What’s frustrating is that there’s plenty more Kevin could say, and maybe even starts to say before trailing off. From the point of view of gender, isn’t there more to explore than the awfulness of one stock character? And couldn’t we have an episode that digs into the shame Allison feels about their working-class lifestyle? What about the role of TV itself? Along with its multicam sitcom and prestige drama modes, there are references to premium-cable soaps about posh women with man problems, like Big Little Lies and The Affair, plus some nods to police procedurals when cops enter the story. Yet the show doesn’t expand its meta-commentary on the sitcom wife into any broader insights into what it means to live in this age of Peak TV, when fictional characters play such a large role in shaping our identities, ambitions and expectations.
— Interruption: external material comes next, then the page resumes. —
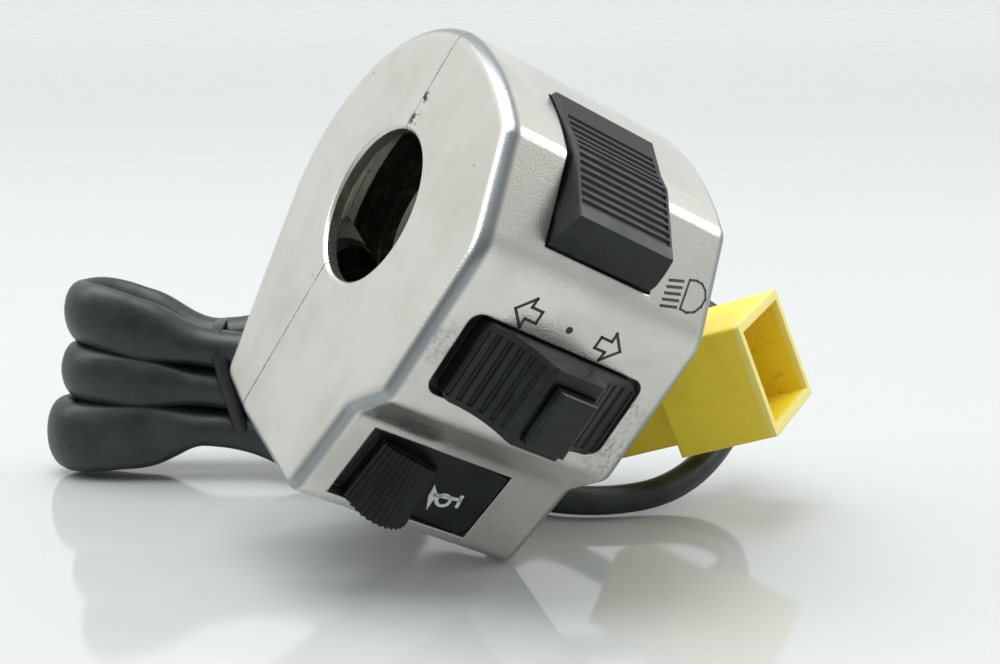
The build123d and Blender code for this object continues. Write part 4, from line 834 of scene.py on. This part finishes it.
def harness_route():
    """The thick sheath from inside the housing, round the tied loops, to its boot."""
    route = [top_strand(LEAD_JOINS), top_strand(HANK_START)]
    for level in range(len(WAIST_HEIGHTS)):
        route += left_turn(level)
        if level + 1 < len(WAIST_HEIGHTS):
            route += right_turn(level)
    route.append((WAIST_HALF, -STRAND_HALF_GAP, TAIL_WAIST_HEIGHT))
    route.append((SPREAD_AT, -LOOP_HALF, RIGHT_HEIGHTS[-1] + TAIL_DROP))
    route.append((TAIL_END, -LOOP_HALF, RIGHT_HEIGHTS[-1]))
    start = EXIT @ (Vector((0, 0, LEAD_START)) * MM)
    out = EXIT @ (Vector((0, 0, LEAD_OUT)) * MM)
    return [start, out, Vector(LEAD_SAG) * MM] + [hank_point(*point) for point in route]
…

I don’t hate Kevin Can F**K Himself, but the gulf between the thrillingly subversive series teased in the trailer and the slower, tamer final product makes the early episodes that much more disappointing. Still, between the dynamite premise and the excellent cast, the show could easily be salvaged. It would be a shame if, in the end, the boldest thing about it was the title.